Ces nouvelles formes de rassemblements sont également caractérisées par leur déterritorialisation. Auparavant, les combats de ce type de groupes étaient locaux, puisqu’ils se battaient principalement pour l’obtention d’un territoire… Ces guerres s’inscrivaient donc dans un territoire géographique bien délimité. A l’origine, il rappelle, par exemple, qu’Al-Qaïda a été créé dans le cadre d’une lutte locale en Afghanistan, mais a peu à peu évolué vers une lutte mondiale effectuée à distance, pour en arriver aux attentats du 11 septembre... Ce modèle d’attaque de l’ennemi lointain est, selon lui, amené à se généraliser. Toutefois, le fonctionnement déterritorialisé nécessite à la fois des moyens, mais aussi des zones de discrétion totale permettant de se fondre dans le paysage.

… qui maîtrisent les nouveaux outils de communication

Ces nouveaux conflits sont également marqués par une parfaite maîtrise des nouveaux outils de communication et notamment d’Internet. Ils ont rapidement compris comment mettre à profit les nouvelles technologies au service de leurs revendications. Ils sont, en outre, capables d’influencer l’opinion publique, via la diffusion de messages sur la Toile. La récente mise en ligne d’informations depuis le désert malien concernant les otages français en est le parfait exemple.

Cependant, ces groupes ont aussi assimilé les risques que ces nouveaux outils comportent. Aussi, ils n’hésitent à parcourir plusieurs centaines de kilomètres à dos de chameau pour assurer la confidentialité de leurs informations quand nécessaire…

Concernant ce qui se passe plus près de chez nous, les mouvements de type Anonymous, Indignés, LulzSec…, ne sont pas très différents, pour lui, des années 1968 ou de ce qui fut à l’origine des mouvements humanitaires, comme par exemple la création de « Mouvement Sans Frontières ». Il s’agit ici de la revendication du citoyen contre l’état. « Sauf qu’à l’époque nous étions considérés comme des « gentils » et nos motivations étaient plutôt consensuelles », précise-t-il. Les Anonymous, etc., ont au fond cette même volonté de redresser les torts de l’état.

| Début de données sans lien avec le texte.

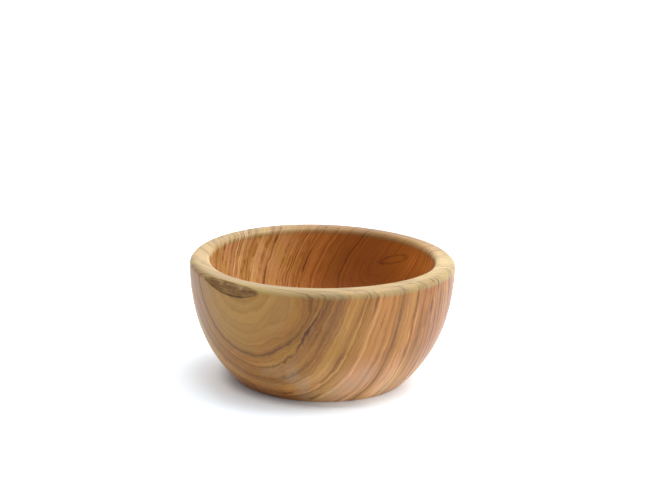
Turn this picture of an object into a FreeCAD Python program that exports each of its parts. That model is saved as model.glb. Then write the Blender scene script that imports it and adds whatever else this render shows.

Les individus auront toujours une certaine forme de sympathie pour les « Robin des Bois » qui se battent contre la dure loi de l’état.

« La criminalité organisée c’est dangereux, la criminalité désorganisée c’est encore pire »

Toutefois, ces groupes se distinguent aujourd’hui par leur aspect flottant et complètement désorganisé. Il est très difficile aujourd’hui de leur attribuer une quelconque stratégie, c’est d’ailleurs ce qui apparaît le plus inquiétant. « La criminalité organisée c’est dangereux, la criminalité désorganisée c’est encore pire », explique-t-il.

Quelles sont, en réponse, les ripostes envisageables pour les entreprises ou les instances gouvernementales ? Pour tenter d’endiguer ce phénomène d’offensive numérique et venir à bout de ces menaces, la solution sera sans doute de raidir encore plus le fonctionnement du système. Une tâche qui ne sera d’autant pas simple que ces groupes sont complètement dispersés sur le territoire international… sans compter les risques d’une dérive sécuritaire. Ces mouvements de rébellion n’arriveront-ils pas au final à « montrer que nos régimes démocratiques sont en fait totalitaires », conclut-il.


* Jean-Christophe Rufin est à la fois médecin, humanitaire, essayiste politique, romancier, prix Goncourt et membre de l’Académie française. Il est aussi l’ancien vice-président de Médecins sans frontières, ancien président d’Action contre la faim, diplomate, ancien ambassadeur de France en Gambie, et au Sénégal.